It works by harnessing the immune system recognise and attack cancer cells. It is normally given via an IV drip.
Some types of immunotherapy are also called targeted treatments or biological therapies.
One might have immunotherapy on its own or with other cancer treatments.
The immune system works to protect the body against infection, illness and disease. It can also protect from the development of cancer.
The immune system includes the lymph glands, spleen and white blood cells.
Normally, it can spot and destroy faulty cells in the body, stopping cancer developing. But a cancer might develop when:
- the immune system recognises cancer cells but it is not strong enough to kill the cancer cells
- the cancer cells produce signals that stop the immune system from attacking it
- the cancer cells hide or escape from the immune system
Types of immunotherapy
Cancer treatments do not always fit easily into a certain type of treatment.
This is because some drugs or treatments work in more than one way and belong to more than one group.
For example, a type of immunotherapy called checkpoint inhibitors are also described as a monoclonal antibody or targeted treatment.
CAR T-cell therapy
This treatment changes the genes in a person’s white blood cells (T cells) to help them recognise and kill cancer cells.
Changing the T cell in this way is called genetically engineering the T cell.
It is available as a possible treatment for some children with leukaemia and some adults with lymphoma.
People with other types of cancer might have it as part of a clinical trial.
Monoclonal antibodies (MABs)
MABs recognise and attach to specific proteins on the surface of cancer cells.
Antibodies are found naturally in our blood and help us to fight infection. MAB therapies mimic natural antibodies, but are made in a laboratory.
Monoclonal means all one type. So each MAB therapy is a lot of copies of one type of antibody.

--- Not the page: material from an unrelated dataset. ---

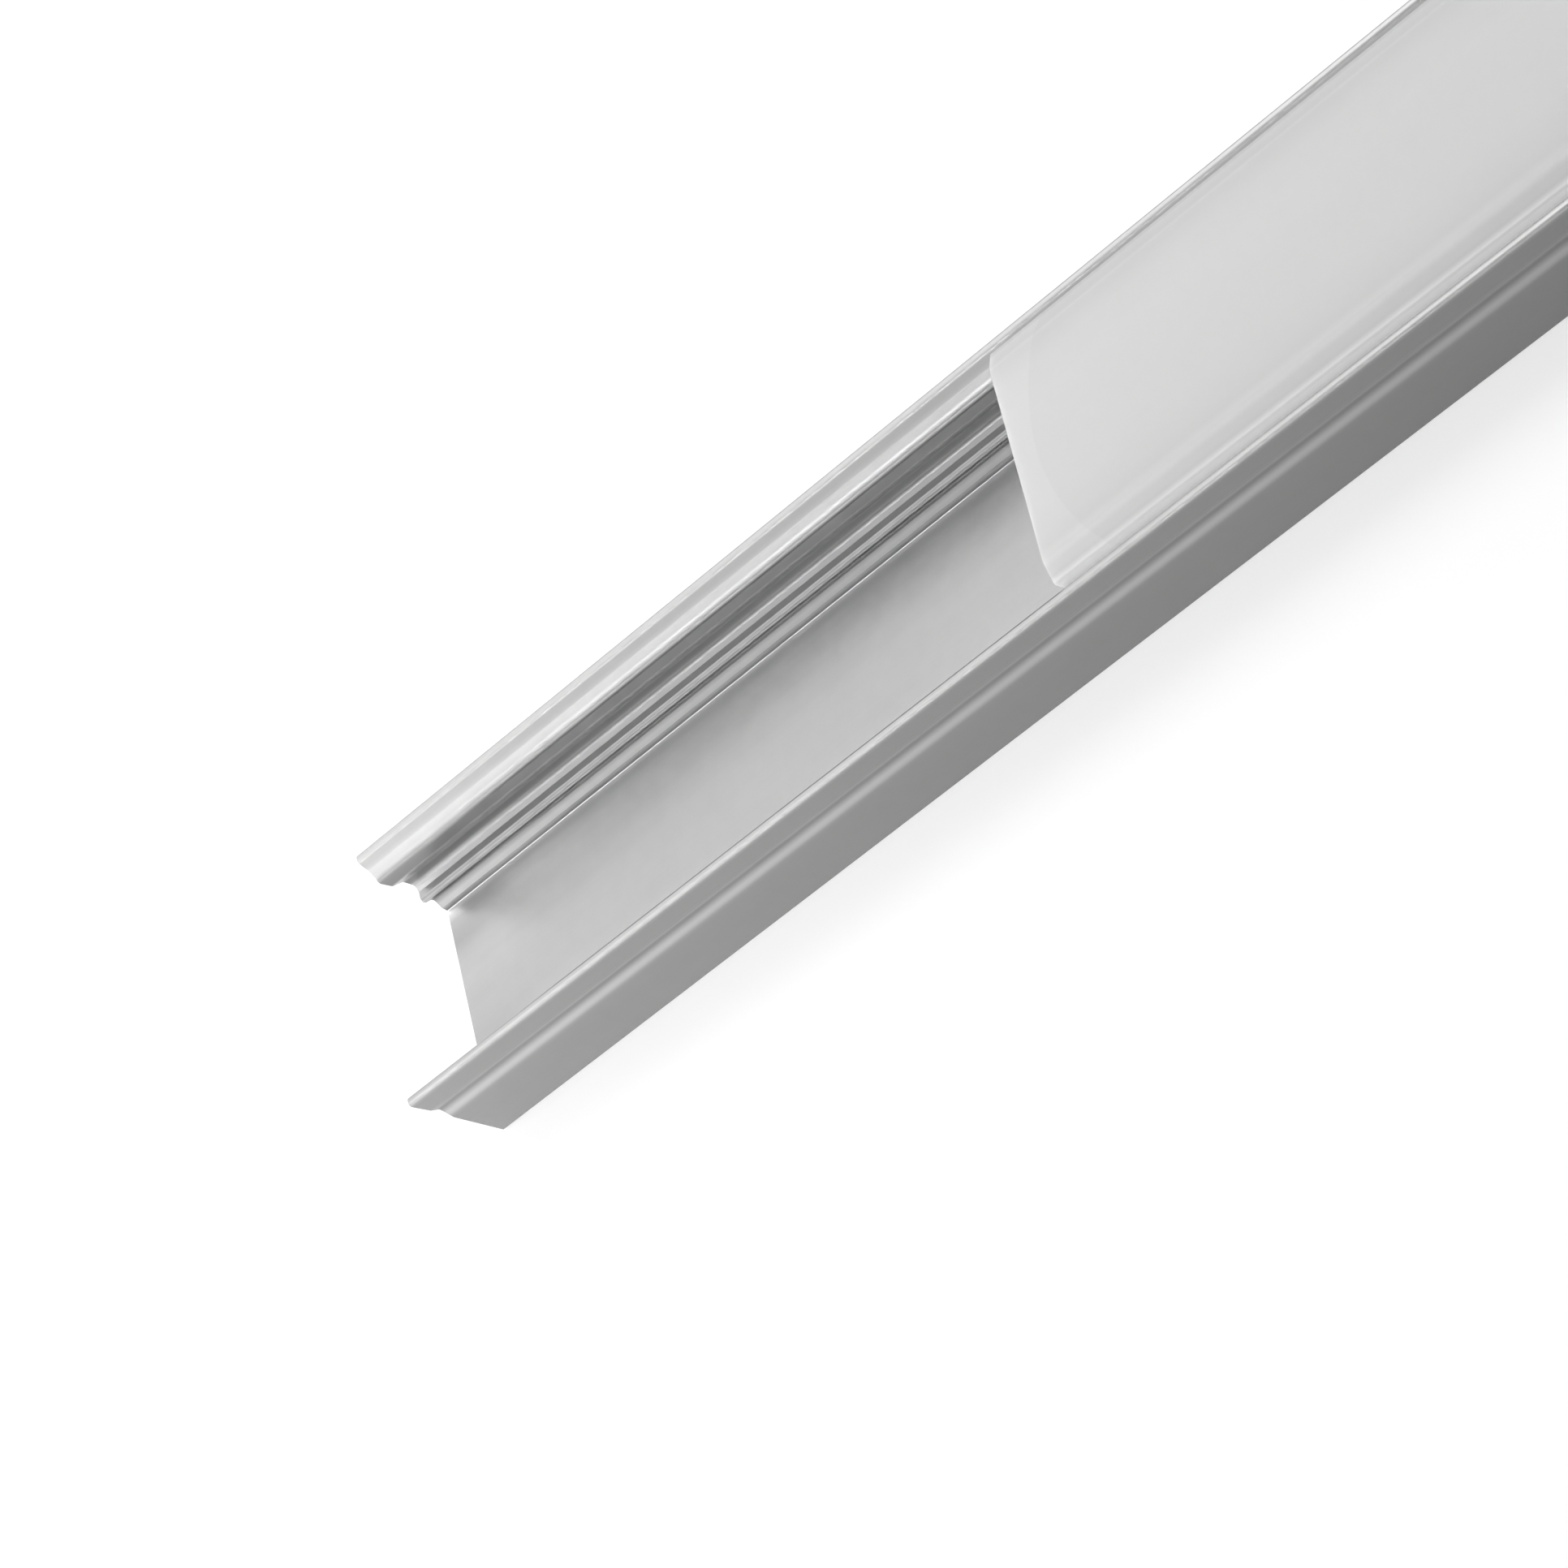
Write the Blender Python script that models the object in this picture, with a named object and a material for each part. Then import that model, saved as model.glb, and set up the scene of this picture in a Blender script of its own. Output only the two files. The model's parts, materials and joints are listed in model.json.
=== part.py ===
# LED strip channel: an aluminium U extrusion with a frosted cover that snaps and slides in it.
# Units are metres. The channel lies open side up: +X runs along it, +Z is up, and the origin is
# on its underside at mid length. The cover is drawn back along +X, so the -X end lies open.

import math

import bmesh
import bpy
from mathutils import Matrix

# Overall sizes of the channel, and how far the cover is drawn back
CHANNEL_LENGTH = 0.2
CHANNEL_WIDTH = 0.0174
COVER_DRAWN_BACK = 0.0559

# Heights of the channel's section, stacked from the underside up to the rim
FLOOR_THICKNESS = 0.00083
FOOT_HEIGHT = 0.0004
SLOT_HEIGHT = 0.0006
LEDGE_UNDERCUT = 0.00065
LEDGE_EDGE_HEIGHT = 0.00025
LEDGE_SLOPE = 0.00016
LEDGE_BANK = 0.00019
COVE_HEIGHT = 0.00095
NOSE_UNDERCUT = 0.00091
NOSE_HEIGHT = 0.00109
LIP_RISE = 0.00021
REBATE_SLOPE = 0.00044
REBATE_HEIGHT = 0.00075

# Insets of the channel's inner corners from the outer face of the rim
RIM_WIDTH = 0.00055
REBATE_FOOT_INSET = 0.00094
REBATE_KNEE_INSET = 0.00132
LIP_INSET = 0.00167
NOSE_FOOT_INSET = 0.0016
COVE_TOP_INSET = 0.00105
COVE_FOOT_INSET = 0.00108
LEDGE_CREASE_INSET = 0.0015
LEDGE_CREST_INSET = 0.00195
LEDGE_INSET = 0.00217
LEDGE_UNDERSIDE_INSET = 0.00213
SLOT_INSET = 0.0017
FOOT_INSET = 0.00222
FLOOR_EDGE_INSET = 0.0023

# Groove along each outer face, its heights measured down from the rim
GROOVE_DROP = 0.00169
GROOVE_UPPER_FLANK = 0.00073
GROOVE_LOWER_FLANK = 0.00103
GROOVE_DEPTH = 0.00031
BAND_DRAFT = 0.00009
WALL_SETBACK = 0.00004

# Corner radii of the channel
BASE_RADIUS = 0.00025
RIM_OUTER_RADIUS = 0.00024
RIM_INNER_RADIUS = 0.0003
REBATE_FOOT_RADIUS = 0.0006
REBATE_KNEE_RADIUS = 0.001
LIP_RADIUS = 0.0004
NOSE_FOOT_RADIUS = 0.0004
COVE_TOP_RADIUS = 0.0006
COVE_FOOT_RADIUS = 0.00036
LEDGE_CREASE_RADIUS = 0.00008
LEDGE_RADIUS = 0.0001
SLOT_RADIUS = 0.00035
FOOT_RADIUS = 0.0001
FLOOR_EDGE_RADIUS = 0.00008
GROOVE_RADIUS = 0.00025
GROOVE_FOOT_RADIUS = 0.0004

# Cover: a plate with sloped shoulders, seated in the rebates on two hooked legs
COVER_CLEARANCE = 0.00025
COVER_EDGE_GAP = 0.00043
COVER_CROWN = 0.00064
PLATE_THICKNESS = 0.0009
SHOULDER_WIDTH = 0.00129
SHOULDER_DROP = 0.00047
LEG_THICKNESS = 0.0007
HOOK_CATCH = 0.00025
HOOK_LAND = 0.00015
HOOK_LEAD = 0.00045
COVER_EDGE_RADIUS = 0.0002
CREASE_RADIUS = 0.0016
HOOK_RADIUS = 0.00008
LEG_ROOT_RADIUS = 0.0003

# Largest turn between two points of a rounded corner, and the gap below which points are one
ARC_STEP = math.radians(5)
WELD = 0.000001

# Heights above the underside that follow from the stack
floor_top = FLOOR_THICKNESS
foot_top = floor_top + FOOT_HEIGHT
slot_middle = foot_top + SLOT_HEIGHT
ledge_underside = slot_middle + LEDGE_UNDERCUT
ledge_tip = ledge_underside + LEDGE_EDGE_HEIGHT
ledge_flat = ledge_tip + LEDGE_SLOPE
cove_foot = ledge_flat + LEDGE_BANK
cove_top = cove_foot + COVE_HEIGHT
nose_foot = cove_top + NOSE_UNDERCUT
lip_edge = nose_foot + NOSE_HEIGHT
rebate_knee = lip_edge + LIP_RISE
rebate_foot = rebate_knee + REBATE_SLOPE
rim_top = rebate_foot + REBATE_HEIGHT


def rounded(corners):
    """Closed outline through (x, y, radius) corners, each turned into an arc of its radius."""
    outline = []
    for index, (x, y, radius) in enumerate(corners):
        before = corners[index - 1]
        after = corners[(index + 1) % len(corners)]
        to_before = (before[0] - x, before[1] - y)
        to_after = (after[0] - x, after[1] - y)
        before_length = math.hypot(*to_before)
        after_length = math.hypot(*to_after)
        before_angle = math.atan2(to_before[1], to_before[0])
        after_angle = math.atan2(to_after[1], to_after[0])
        opening = (after_angle - before_angle) % math.tau
        if opening > math.pi:
            opening -= math.tau
        half = abs(opening) / 2
        turn = math.pi - abs(opening)
        if radius == 0 or turn < ARC_STEP / 4:
            outline.append((x, y))
            continue
        tangent = min(radius / math.tan(half), 0.49 * before_length, 0.49 * after_length)
        bend = tangent * math.tan(half)
        middle = before_angle + opening / 2
        centre_distance = bend / math.sin(half)
        centre_x = x + centre_distance * math.cos(middle)
        centre_y = y + centre_distance * math.sin(middle)
        steps = max(2, math.ceil(turn / ARC_STEP))
        direction = -1 if opening > 0 else 1
        start = middle + math.pi - direction * turn / 2
        for step in range(steps + 1):
            angle = start + direction * turn * step / steps
            outline.append((centre_x + bend * math.cos(angle), centre_y + bend * math.sin(angle)))
    return outline


def mirrored(half_section):
    """Whole section from the corners of its +Y half, listed as (inset, height, radius)."""
    half_width = CHANNEL_WIDTH / 2
    right = [(half_width - inset, height, radius) for inset, height, radius in half_section]
    left = [(-y, height, radius) for y, height, radius in reversed(right)]
    return right + left


def offset_line(start, end, distance):
    """Line through two points, moved to its right-hand side by a distance."""
    along_x = end[0] - start[0]
    along_y = end[1] - start[1]
    length = math.hypot(along_x, along_y)
    shift_x = along_y / length * distance
    shift_y = -along_x / length * distance
    return (start[0] + shift_x, start[1] + shift_y), (along_x, along_y)


def crossing(line, other):
    """Point where two lines meet, each given as a point and a direction."""
    (x1, y1), (dx1, dy1) = line
    (x2, y2), (dx2, dy2) = other
    share = ((x2 - x1) * dy2 - (y2 - y1) * dx2) / (dx1 * dy2 - dy1 * dx2)
    return x1 + share * dx1, y1 + share * dy1


def upright(inset):
    return (inset, 0.0), (0.0, 1.0)


def channel_section():
    """One wall of the channel, from the underside round the rim and back down to the floor."""
    groove_top = rim_top - GROOVE_DROP
    groove_bottom = groove_top - GROOVE_UPPER_FLANK
    groove_foot = groove_bottom - GROOVE_LOWER_FLANK
    return mirrored([
        (WALL_SETBACK, 0.0, BASE_RADIUS),
        (WALL_SETBACK, groove_foot, GROOVE_FOOT_RADIUS),
        (WALL_SETBACK + GROOVE_DEPTH, groove_bottom, GROOVE_RADIUS),
        (BAND_DRAFT, groove_top, GROOVE_RADIUS),
        (0.0, rim_top, RIM_OUTER_RADIUS),
        (RIM_WIDTH, rim_top, RIM_INNER_RADIUS),
        (REBATE_FOOT_INSET, rebate_foot, REBATE_FOOT_RADIUS),
        (REBATE_KNEE_INSET, rebate_knee, REBATE_KNEE_RADIUS),
        (LIP_INSET, lip_edge, LIP_RADIUS),
        (NOSE_FOOT_INSET, nose_foot, NOSE_FOOT_RADIUS),
        (COVE_TOP_INSET, cove_top, COVE_TOP_RADIUS),
        (COVE_FOOT_INSET, cove_foot, COVE_FOOT_RADIUS),
        (LEDGE_CREASE_INSET, ledge_flat, LEDGE_CREASE_RADIUS),
        (LEDGE_CREST_INSET, ledge_flat, LEDGE_RADIUS),
        (LEDGE_INSET, ledge_tip, LEDGE_RADIUS),
        (LEDGE_UNDERSIDE_INSET, ledge_underside, LEDGE_RADIUS),
        (SLOT_INSET, slot_middle, SLOT_RADIUS),
        (FOOT_INSET, foot_top, FOOT_RADIUS),
        (FLOOR_EDGE_INSET, floor_top, FLOOR_EDGE_RADIUS),
    ])


def cover_section():
    """One half of the cover; its side, leg and hook follow the wall they sit against."""
    side = RIM_WIDTH + COVER_EDGE_GAP
    crown = rim_top + COVER_CROWN
    plate_underside = crown - PLATE_THICKNESS
    leg_inside = LIP_INSET + COVER_CLEARANCE + LEG_THICKNESS
    hook_tip = LIP_INSET - HOOK_CATCH

    # The wall's inner faces, each moved away from the aluminium by the clearance
    foot = (REBATE_FOOT_INSET, rebate_foot)
    knee = (REBATE_KNEE_INSET, rebate_knee)
    rebate = offset_line(foot, (RIM_WIDTH, rim_top), COVER_CLEARANCE)
    slope = offset_line(knee, foot, COVER_CLEARANCE)
    lip = offset_line((LIP_INSET, lip_edge), knee, COVER_CLEARANCE)
    nose = offset_line((NOSE_FOOT_INSET, nose_foot), (LIP_INSET, lip_edge), COVER_CLEARANCE)
    undercut = offset_line((COVE_TOP_INSET, cove_top), (NOSE_FOOT_INSET, nose_foot), COVER_CLEARANCE)

    seat_edge = crossing(rebate, upright(side))
    seat_foot = crossing(rebate, slope)
    seat_knee = crossing(slope, lip)
    leg_top = crossing(lip, nose)
    hook_root = crossing(nose, undercut)
    tip_top = crossing(undercut, upright(hook_tip))
    leg_outside = hook_root[0]
    leg_end = tip_top[1] - HOOK_LAND - HOOK_LEAD
    return mirrored([
        (leg_inside, plate_underside, LEG_ROOT_RADIUS),
        (leg_inside, leg_end, HOOK_RADIUS),
        (leg_outside, leg_end, HOOK_RADIUS),
        (hook_tip, tip_top[1] - HOOK_LAND, HOOK_RADIUS),
        (*tip_top, HOOK_RADIUS),
        (*hook_root, HOOK_RADIUS),
        (*leg_top, COVER_CLEARANCE + LIP_RADIUS),
        (*seat_knee, REBATE_KNEE_RADIUS - COVER_CLEARANCE),
        (*seat_foot, REBATE_FOOT_RADIUS - COVER_CLEARANCE),
        (*seat_edge, HOOK_RADIUS),
        (side, crown - SHOULDER_DROP, COVER_EDGE_RADIUS),
        (side + SHOULDER_WIDTH, crown, CREASE_RADIUS),
    ])


def extrusion(name, section, length, x_middle, material, collection):
    """Solid of one section carried along X, with its origin on the underside's centre line."""
    curve = bpy.data.curves.new(name, "CURVE")
    curve.dimensions = "2D"
    curve.fill_mode = "BOTH"
    curve.extrude = length / 2
    spline = curve.splines.new("POLY")
    outline = rounded(section)
    spline.points.add(len(outline) - 1)
    for point, (y, z) in zip(spline.points, outline):
        point.co = (y, z, 0.0, 1.0)
    spline.use_cyclic_u = True
    guide = bpy.data.objects.new(name + "_outline", curve)
    collection.objects.link(guide)
    bpy.context.view_layer.update()

    graph = bpy.context.evaluated_depsgraph_get()
    mesh = bpy.data.meshes.new_from_object(guide.evaluated_get(graph))
    mesh.name = name
    bpy.data.objects.remove(guide)
    bpy.data.curves.remove(curve)

    # The outline was drawn in X and Y: its X becomes Y, its Y becomes Z, and its depth becomes X
    mesh.transform(Matrix(((0, 0, 1, 0), (1, 0, 0, 0), (0, 1, 0, 0), (0, 0, 0, 1))))
    surface = bmesh.new()
    surface.from_mesh(mesh)
    bmesh.ops.remove_doubles(surface, verts=surface.verts, dist=WELD)
    bmesh.ops.recalc_face_normals(surface, faces=surface.faces)
    surface.to_mesh(mesh)
    surface.free()
    mesh.shade_smooth()
    mesh.set_sharp_from_angle(angle=math.radians(30))
    mesh.materials.clear()
    mesh.materials.append(material)

    solid = bpy.data.objects.new(name, mesh)
    solid.location = (x_middle, 0.0, 0.0)
    collection.objects.link(solid)
    return solid


def principled(name, color, roughness, metallic, transmission=0.0):
    material = bpy.data.materials.new(name)
    material.use_nodes = True
    shader = material.node_tree.nodes["Principled BSDF"]
    shader.inputs["Base Color"].default_value = (*color, 1.0)
    shader.inputs["Roughness"].default_value = roughness
    shader.inputs["Metallic"].default_value = metallic
    shader.inputs["Transmission Weight"].default_value = transmission
    return material


def main():
    for scene_object in list(bpy.data.objects):
        bpy.data.objects.remove(scene_object)
    collection = bpy.data.collections.new("led_strip_channel")
    bpy.context.scene.collection.children.link(collection)

    anodised = principled("anodised_aluminium", (0.62, 0.62, 0.63), 0.45, 1.0)
    frosted = principled("frosted_plastic", (0.82, 0.82, 0.82), 0.4, 0.0, 0.15)

    extrusion("channel", channel_section(), CHANNEL_LENGTH, 0.0, anodised, collection)
    extrusion(
        "diffuser_cover", cover_section(), CHANNEL_LENGTH, COVER_DRAWN_BACK, frosted, collection
    )


main()
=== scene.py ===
import json
import math

import bmesh
import bpy
from mathutils import Matrix, Vector

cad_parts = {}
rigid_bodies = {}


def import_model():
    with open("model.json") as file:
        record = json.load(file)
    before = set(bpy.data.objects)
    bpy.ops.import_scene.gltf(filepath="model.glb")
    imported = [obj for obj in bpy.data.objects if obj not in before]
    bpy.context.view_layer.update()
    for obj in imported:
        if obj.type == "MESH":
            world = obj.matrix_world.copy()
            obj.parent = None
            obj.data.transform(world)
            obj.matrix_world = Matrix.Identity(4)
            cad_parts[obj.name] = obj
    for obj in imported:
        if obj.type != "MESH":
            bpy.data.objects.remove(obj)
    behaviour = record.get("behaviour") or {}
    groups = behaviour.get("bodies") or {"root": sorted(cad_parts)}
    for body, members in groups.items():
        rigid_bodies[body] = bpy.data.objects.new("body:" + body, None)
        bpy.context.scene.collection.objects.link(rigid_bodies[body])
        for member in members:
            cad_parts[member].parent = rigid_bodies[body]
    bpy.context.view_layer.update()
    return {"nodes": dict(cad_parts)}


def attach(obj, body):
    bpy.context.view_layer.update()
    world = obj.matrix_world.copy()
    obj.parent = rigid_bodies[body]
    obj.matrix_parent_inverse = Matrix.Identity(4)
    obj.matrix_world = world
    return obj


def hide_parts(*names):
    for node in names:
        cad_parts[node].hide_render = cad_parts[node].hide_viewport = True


# An LED strip channel: a satin aluminium extrusion with a frosted cover drawn part of the way out.
# Metres, +X along the channel towards the end the cover is drawn to, +Z up, floor at z = 0.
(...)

MABs work as an immunotherapy in different ways. They might do one of the following:
- trigger the immune system
- help the immune system to attack cancer
MABs trigger the immune system by attaching themselves to proteins on cancer cells.
This makes it easier for the cells of the immune system to find and attack the cancer cells.
This process is called antibody dependent cell mediated cytotoxicity (ADCC).
Checkpoint inhibitors are MABs that work by helping the immune system attack cancer cells.
Cancer can sometimes push a stop button on the immune cells, so the immune system won’t attack them.
Checkpoint inhibitors block cancers from pushing the stop button.
Cytokines are a group of proteins in the body that play an important part in boosting the immune system.
Interferon and interleukin are types of cytokines found in the body. Scientists have developed man made versions of these to treat some types of cancer.